## Problem to work on:
How many lines hold the string "joints"? Give only the number.

>> start

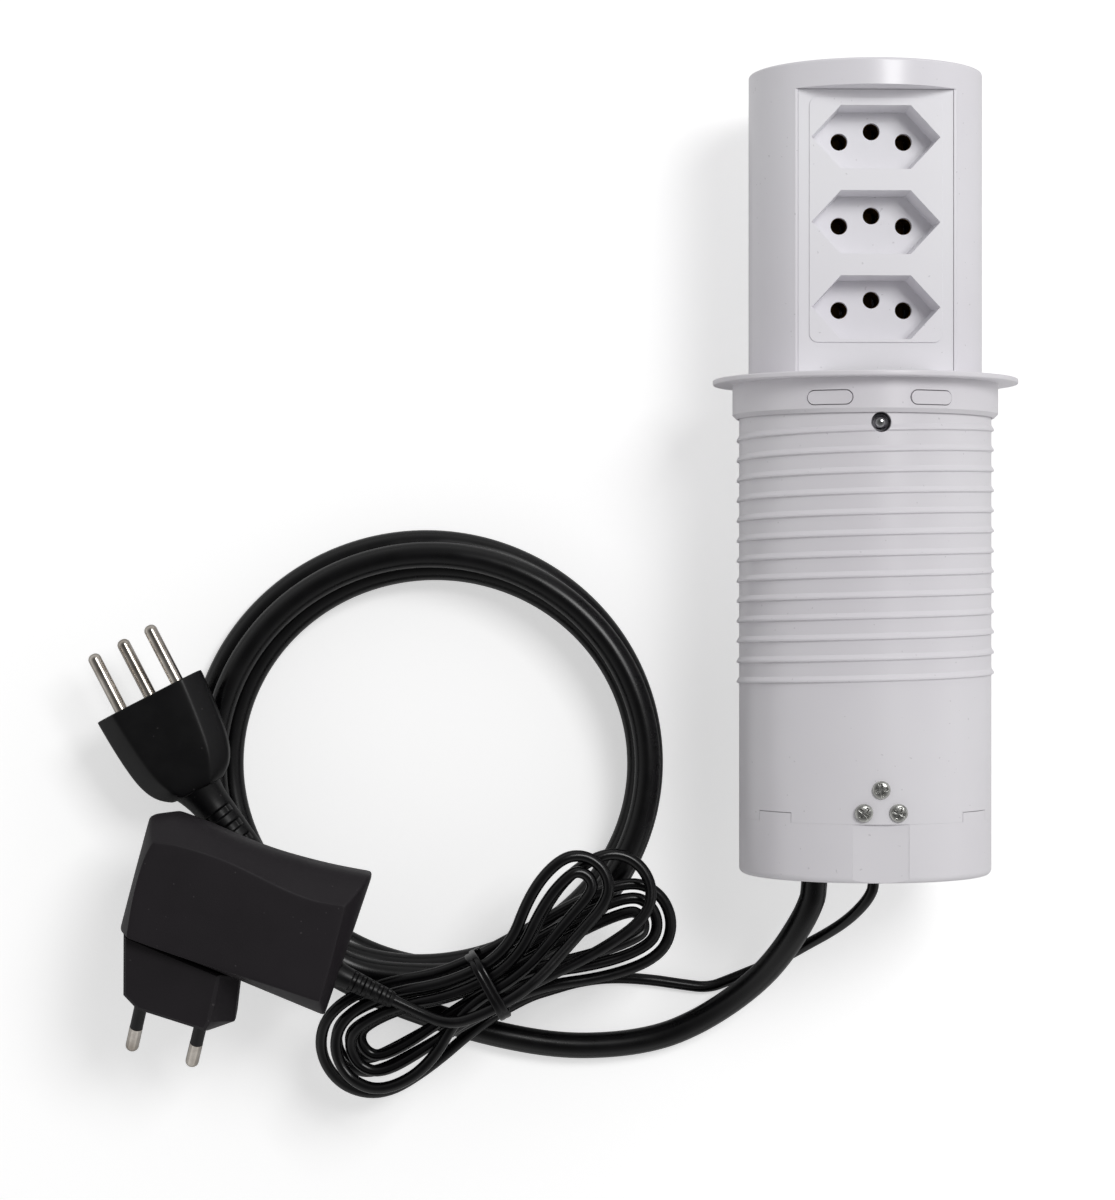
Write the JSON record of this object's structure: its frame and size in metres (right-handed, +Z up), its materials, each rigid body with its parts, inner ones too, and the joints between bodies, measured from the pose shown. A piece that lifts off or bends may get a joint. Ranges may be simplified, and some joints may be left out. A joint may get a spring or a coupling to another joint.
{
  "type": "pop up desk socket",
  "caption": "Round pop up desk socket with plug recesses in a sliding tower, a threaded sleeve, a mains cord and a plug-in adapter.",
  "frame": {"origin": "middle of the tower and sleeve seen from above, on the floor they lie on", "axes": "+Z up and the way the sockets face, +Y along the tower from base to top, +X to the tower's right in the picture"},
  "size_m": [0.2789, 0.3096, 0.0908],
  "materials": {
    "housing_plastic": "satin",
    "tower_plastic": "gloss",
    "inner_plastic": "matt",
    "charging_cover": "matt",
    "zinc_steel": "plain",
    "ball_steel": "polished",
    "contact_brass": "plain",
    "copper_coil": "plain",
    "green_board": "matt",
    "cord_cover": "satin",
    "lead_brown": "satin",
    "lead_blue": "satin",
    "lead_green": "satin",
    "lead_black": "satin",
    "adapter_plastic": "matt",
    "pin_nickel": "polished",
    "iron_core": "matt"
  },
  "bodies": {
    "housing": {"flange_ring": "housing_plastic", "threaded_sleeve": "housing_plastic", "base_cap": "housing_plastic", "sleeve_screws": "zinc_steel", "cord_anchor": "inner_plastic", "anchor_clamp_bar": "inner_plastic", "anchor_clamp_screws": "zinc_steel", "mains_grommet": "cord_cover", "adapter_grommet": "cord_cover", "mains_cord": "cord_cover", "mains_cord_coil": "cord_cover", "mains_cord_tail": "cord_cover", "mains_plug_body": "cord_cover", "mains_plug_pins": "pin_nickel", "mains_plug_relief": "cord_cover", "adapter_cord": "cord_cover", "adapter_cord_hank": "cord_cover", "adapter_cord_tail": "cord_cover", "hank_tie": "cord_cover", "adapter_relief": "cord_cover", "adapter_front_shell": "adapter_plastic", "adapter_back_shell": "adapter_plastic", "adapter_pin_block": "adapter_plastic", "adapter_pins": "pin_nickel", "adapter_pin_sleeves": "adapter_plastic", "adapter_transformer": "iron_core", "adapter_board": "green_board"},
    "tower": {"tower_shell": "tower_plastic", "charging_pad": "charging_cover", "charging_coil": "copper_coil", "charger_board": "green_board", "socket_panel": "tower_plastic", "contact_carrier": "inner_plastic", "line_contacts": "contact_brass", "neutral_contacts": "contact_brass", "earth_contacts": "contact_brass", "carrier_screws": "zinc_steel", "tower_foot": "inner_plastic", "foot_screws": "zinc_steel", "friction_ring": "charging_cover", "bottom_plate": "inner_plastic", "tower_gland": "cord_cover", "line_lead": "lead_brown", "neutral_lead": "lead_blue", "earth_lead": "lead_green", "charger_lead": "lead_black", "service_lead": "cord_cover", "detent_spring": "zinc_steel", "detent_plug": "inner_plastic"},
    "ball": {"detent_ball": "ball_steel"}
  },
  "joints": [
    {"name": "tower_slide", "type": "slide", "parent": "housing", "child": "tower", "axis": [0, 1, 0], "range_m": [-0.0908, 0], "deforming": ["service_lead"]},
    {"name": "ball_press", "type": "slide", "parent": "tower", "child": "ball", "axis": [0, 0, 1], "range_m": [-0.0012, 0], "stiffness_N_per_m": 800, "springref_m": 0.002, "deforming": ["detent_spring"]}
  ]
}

>> end

## Result of the exercise:
2